• **The task**:
Would you restate all the data that follows, word for word?

• **Source excerpt**:
......
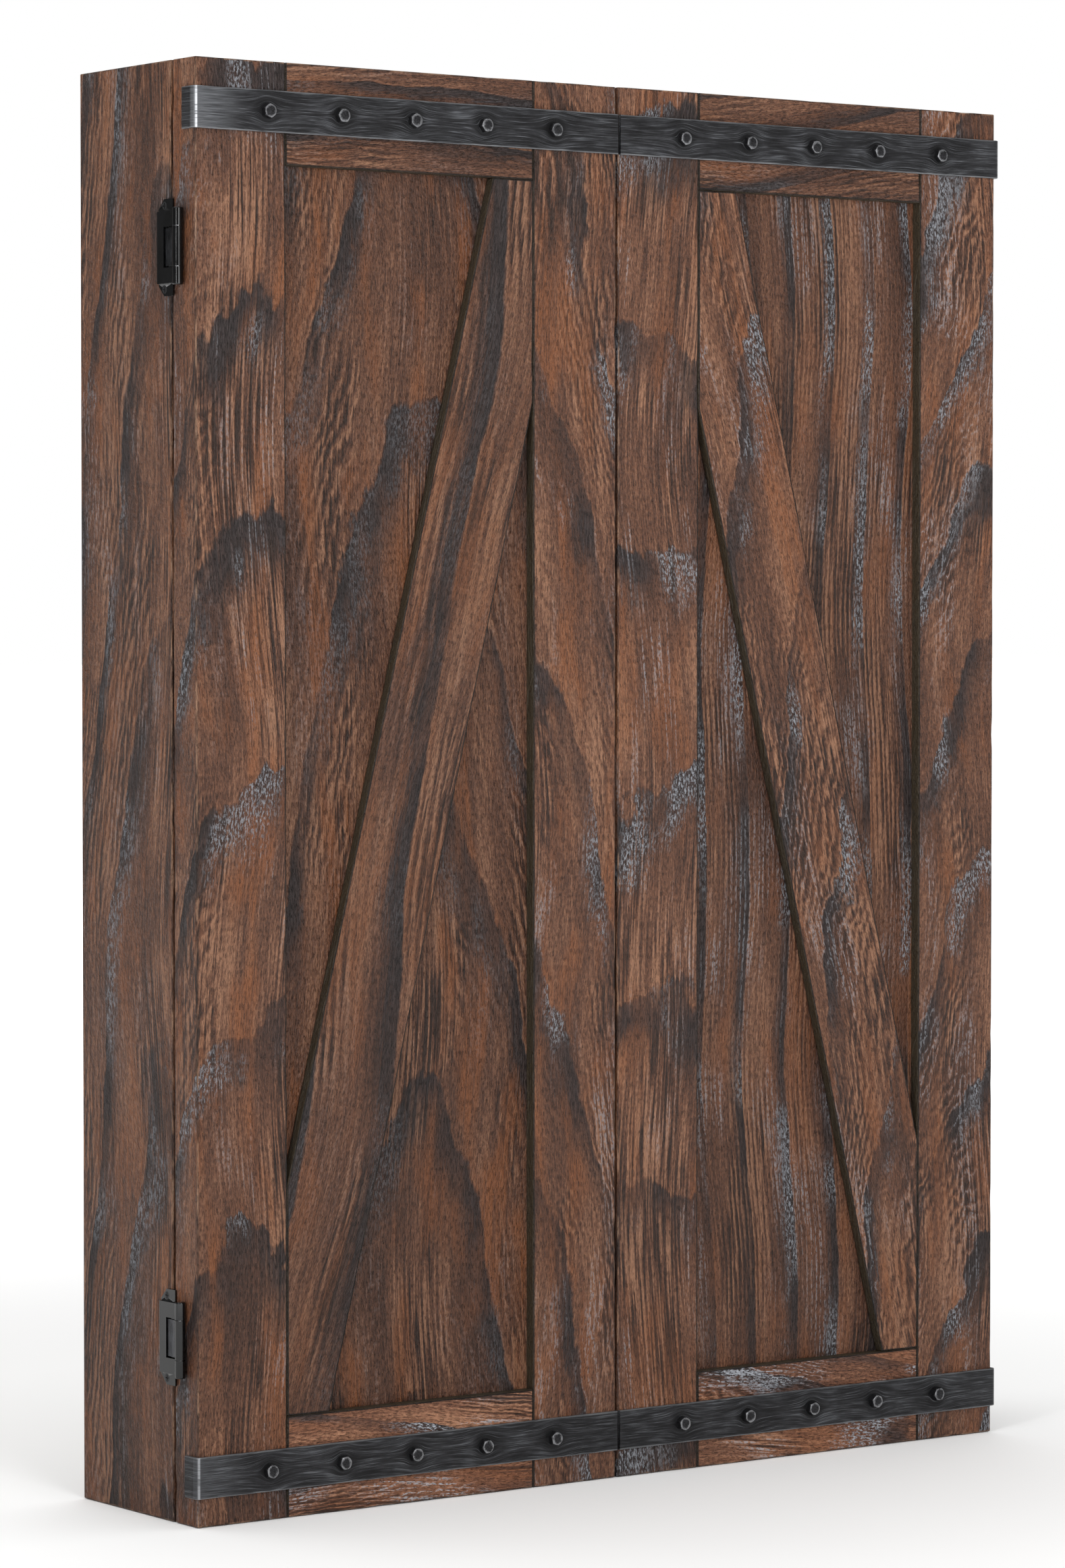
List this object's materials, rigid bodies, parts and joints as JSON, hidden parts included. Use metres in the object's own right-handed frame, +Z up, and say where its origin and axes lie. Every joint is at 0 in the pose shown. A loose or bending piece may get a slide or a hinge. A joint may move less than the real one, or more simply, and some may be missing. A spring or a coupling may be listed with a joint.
{
  "type": "two-door wall cabinet",
  "caption": "Shallow wall-hung cabinet with shelves behind a pair of side-hinged, diagonally braced doors with iron straps and hex bolts.",
  "frame": {"origin": "the middle of the back, in the plane of the wall", "axes": "+X to the right, +Y into the wall, +Z up; the doors face -Y"},
  "size_m": [0.63, 0.1363, 0.864],
  "materials": {
    "aged_wood": "wire-brushed dark brown stain with pale limed pores, satin",
    "back_board": "plain brown stained board, matt",
    "strap_iron": "blackened brushed flat bar with worn bright edges",
    "bolt_iron": "blackened hex heads with worn edges",
    "hinge_black": "gloss black",
    "pin_steel": "bright drawn steel",
    "spring_steel": "dark spring steel",
    "screw_black": "black oxide",
    "screw_zinc": "zinc plated",
    "dowel_beech": "plain beech",
    "catch_brown": "moulded dark brown",
    "magnet_ferrite": "ground ferrite",
    "bumper_clear": "clear soft pad"
  },
  "bodies": {
    "case": {"back_panel": "back_board", "back_screws": "screw_zinc", "case_bottom": "aged_wood", "case_dowels": "dowel_beech", "case_top": "aged_wood", "catch_magnets": "magnet_ferrite", "catch_screws": "screw_zinc", "door_bumpers": "bumper_clear", "frame_wing_screws": "screw_black", "left_case_side": "aged_wood", "left_lower_closing_spring": "spring_steel", "left_lower_frame_wing": "hinge_black", "left_lower_hinge_pin": "pin_steel", "left_upper_closing_spring": "spring_steel", "left_upper_frame_wing": "hinge_black", "left_upper_hinge_pin": "pin_steel", "lower_catch": "catch_brown", "lower_hanging_rail": "aged_wood", "lower_shelf": "aged_wood", "middle_shelf": "aged_wood", "right_case_side": "aged_wood", "right_lower_closing_spring": "spring_steel", "right_lower_frame_wing": "hinge_black", "right_lower_hinge_pin": "pin_steel", "right_upper_closing_spring": "spring_steel", "right_upper_frame_wing": "hinge_black", "right_upper_hinge_pin": "pin_steel", "shelf_pins": "pin_steel", "upper_catch": "catch_brown", "upper_hanging_rail": "aged_wood", "upper_shelf": "aged_wood"},
    "left_door": {"left_bottom_rail": "aged_wood", "left_brace": "aged_wood", "left_inner_stile": "aged_wood", "left_lower_door_wing": "hinge_black", "left_lower_strap": "strap_iron", "left_outer_stile": "aged_wood", "left_panel": "aged_wood", "left_strap_bolts": "bolt_iron", "left_strike_plates": "pin_steel", "left_strike_screws": "screw_zinc", "left_top_rail": "aged_wood", "left_upper_door_wing": "hinge_black", "left_upper_strap": "strap_iron", "left_wing_screws": "screw_zinc"},
    "right_door": {"right_bottom_rail": "aged_wood", "right_brace": "aged_wood", "right_inner_stile": "aged_wood", "right_lower_door_wing": "hinge_black", "right_lower_strap": "strap_iron", "right_outer_stile": "aged_wood", "right_panel": "aged_wood", "right_strap_bolts": "bolt_iron", "right_strike_plates": "pin_steel", "right_strike_screws": "screw_zinc", "right_top_rail": "aged_wood", "right_upper_door_wing": "hinge_black", "right_upper_strap": "strap_iron", "right_wing_screws": "screw_zinc"}
  },
  "joints": [
    {"name": "left_door_hinge", "type": "hinge", "parent": "case", "child": "left_door", "pos_m": [-0.3118, -0.1165, 0], "axis": [0, 0, -1], "range_deg": [0, 180]},
    {"name": "right_door_hinge", "type": "hinge", "parent": "case", "child": "right_door", "pos_m": [0.3118, -0.1165, 0], "axis": [0, 0, 1], "range_deg": [0, 180]}
  ]
}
......
• **Full answer**:
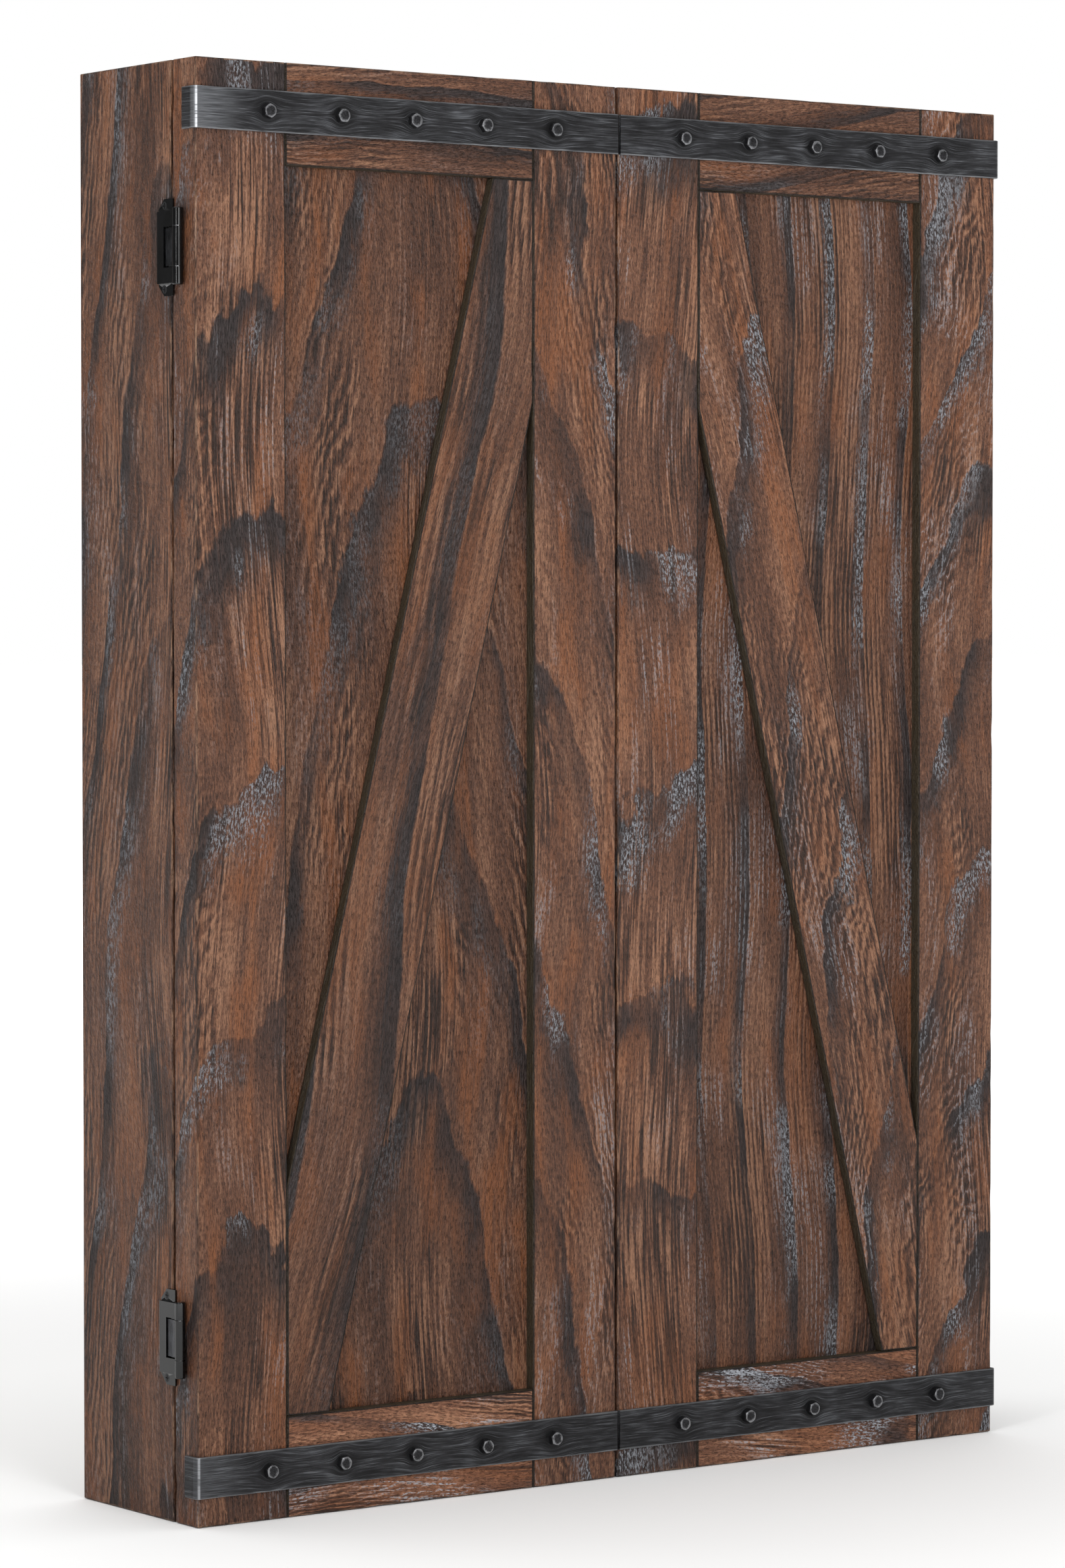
List this object's materials, rigid bodies, parts and joints as JSON, hidden parts included. Use metres in the object's own right-handed frame, +Z up, and say where its origin and axes lie. Every joint is at 0 in the pose shown. A loose or bending piece may get a slide or a hinge. A joint may move less than the real one, or more simply, and some may be missing. A spring or a coupling may be listed with a joint.
{
  "type": "two-door wall cabinet",
  "caption": "Shallow wall-hung cabinet with shelves behind a pair of side-hinged, diagonally braced doors with iron straps and hex bolts.",
  "frame": {"origin": "the middle of the back, in the plane of the wall", "axes": "+X to the right, +Y into the wall, +Z up; the doors face -Y"},
  "size_m": [0.63, 0.1363, 0.864],
  "materials": {
    "aged_wood": "wire-brushed dark brown stain with pale limed pores, satin",
    "back_board": "plain brown stained board, matt",
    "strap_iron": "blackened brushed flat bar with worn bright edges",
    "bolt_iron": "blackened hex heads with worn edges",
    "hinge_black": "gloss black",
    "pin_steel": "bright drawn steel",
    "spring_steel": "dark spring steel",
    "screw_black": "black oxide",
    "screw_zinc": "zinc plated",
    "dowel_beech": "plain beech",
    "catch_brown": "moulded dark brown",
    "magnet_ferrite": "ground ferrite",
    "bumper_clear": "clear soft pad"
  },
  "bodies": {
    "case": {"back_panel": "back_board", "back_screws": "screw_zinc", "case_bottom": "aged_wood", "case_dowels": "dowel_beech", "case_top": "aged_wood", "catch_magnets": "magnet_ferrite", "catch_screws": "screw_zinc", "door_bumpers": "bumper_clear", "frame_wing_screws": "screw_black", "left_case_side": "aged_wood", "left_lower_closing_spring": "spring_steel", "left_lower_frame_wing": "hinge_black", "left_lower_hinge_pin": "pin_steel", "left_upper_closing_spring": "spring_steel", "left_upper_frame_wing": "hinge_black", "left_upper_hinge_pin": "pin_steel", "lower_catch": "catch_brown", "lower_hanging_rail": "aged_wood", "lower_shelf": "aged_wood", "middle_shelf": "aged_wood", "right_case_side": "aged_wood", "right_lower_closing_spring": "spring_steel", "right_lower_frame_wing": "hinge_black", "right_lower_hinge_pin": "pin_steel", "right_upper_closing_spring": "spring_steel", "right_upper_frame_wing": "hinge_black", "right_upper_hinge_pin": "pin_steel", "shelf_pins": "pin_steel", "upper_catch": "catch_brown", "upper_hanging_rail": "aged_wood", "upper_shelf": "aged_wood"},
    "left_door": {"left_bottom_rail": "aged_wood", "left_brace": "aged_wood", "left_inner_stile": "aged_wood", "left_lower_door_wing": "hinge_black", "left_lower_strap": "strap_iron", "left_outer_stile": "aged_wood", "left_panel": "aged_wood", "left_strap_bolts": "bolt_iron", "left_strike_plates": "pin_steel", "left_strike_screws": "screw_zinc", "left_top_rail": "aged_wood", "left_upper_door_wing": "hinge_black", "left_upper_strap": "strap_iron", "left_wing_screws": "screw_zinc"},
    "right_door": {"right_bottom_rail": "aged_wood", "right_brace": "aged_wood", "right_inner_stile": "aged_wood", "right_lower_door_wing": "hinge_black", "right_lower_strap": "strap_iron", "right_outer_stile": "aged_wood", "right_panel": "aged_wood", "right_strap_bolts": "bolt_iron", "right_strike_plates": "pin_steel", "right_strike_screws": "screw_zinc", "right_top_rail": "aged_wood", "right_upper_door_wing": "hinge_black", "right_upper_strap": "strap_iron", "right_wing_screws": "screw_zinc"}
  },
  "joints": [
    {"name": "left_door_hinge", "type": "hinge", "parent": "case", "child": "left_door", "pos_m": [-0.3118, -0.1165, 0], "axis": [0, 0, -1], "range_deg": [0, 180]},
    {"name": "right_door_hinge", "type": "hinge", "parent": "case", "child": "right_door", "pos_m": [0.3118, -0.1165, 0], "axis": [0, 0, 1], "range_deg": [0, 180]}
  ]
}